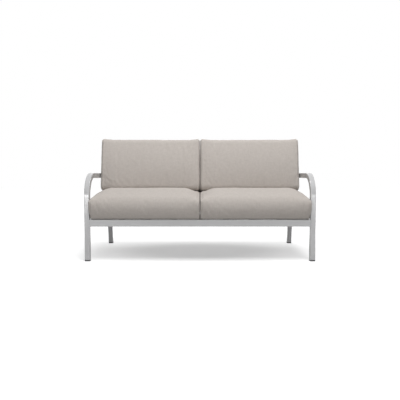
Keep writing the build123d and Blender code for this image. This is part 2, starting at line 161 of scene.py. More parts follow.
powder_coat, shader, start = finish("satin_powder_coat", Specular_IOR_Level=0.7)
place = object_place(start)
grain = noise_wire(place, scale=1400, detail=1.0)
ripple = noise_wire(place, scale=110, detail=1.0)
cloud = noise_wire(place, scale=3, detail=1.0)
bump = start.node("ShaderNodeBump", {}, {"Strength": 1.0, "Distance": coat_ripple_depth, "Height": ripple})
bump = start.node("ShaderNodeBump", {}, {"Strength": 1.0, "Distance": coat_grain_depth, "Height": grain,
                                         "Normal": bump})
feed(shader, Base_Color=cloud.between(0.25, 0.75).blend(coat_dark, coat_light), Normal=bump,
     Roughness=0.16 + ripple * 0.03)


def dress(material, *names):
    """Gives CAD nodes a material."""
    for name in names:
        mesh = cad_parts[name].data
        mesh.materials.clear()
        mesh.materials.append(material)


dress(powder_coat, "side_frame_left", "side_frame_right", "seat_rail_front", "seat_rail_rear",
      "seat_rail_left", "seat_rail_right", "seat_centre_bar", "back_upright_left",
      "back_upright_right", "back_rail_top", "back_rail_bottom")
dress(powder_coat, *(f"seat_slat_{side}_{number}" for side in ("left", "right") for number in (1, 2, 3)))
dress(powder_coat, *(f"back_slat_{number}" for number in range(1, 6)))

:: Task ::
Transcribe exactly the line containing "mesh = cad_parts[name].data" and all remaining lines of the material, ending with the last one.

:: Exercise response ::
        mesh = cad_parts[name].data
        mesh.materials.clear()
        mesh.materials.append(material)


dress(powder_coat, "side_frame_left", "side_frame_right", "seat_rail_front", "seat_rail_rear",
      "seat_rail_left", "seat_rail_right", "seat_centre_bar", "back_upright_left",
      "back_upright_right", "back_rail_top", "back_rail_bottom")
dress(powder_coat, *(f"seat_slat_{side}_{number}" for side in ("left", "right") for number in (1, 2, 3)))
dress(powder_coat, *(f"back_slat_{number}" for number in range(1, 6)))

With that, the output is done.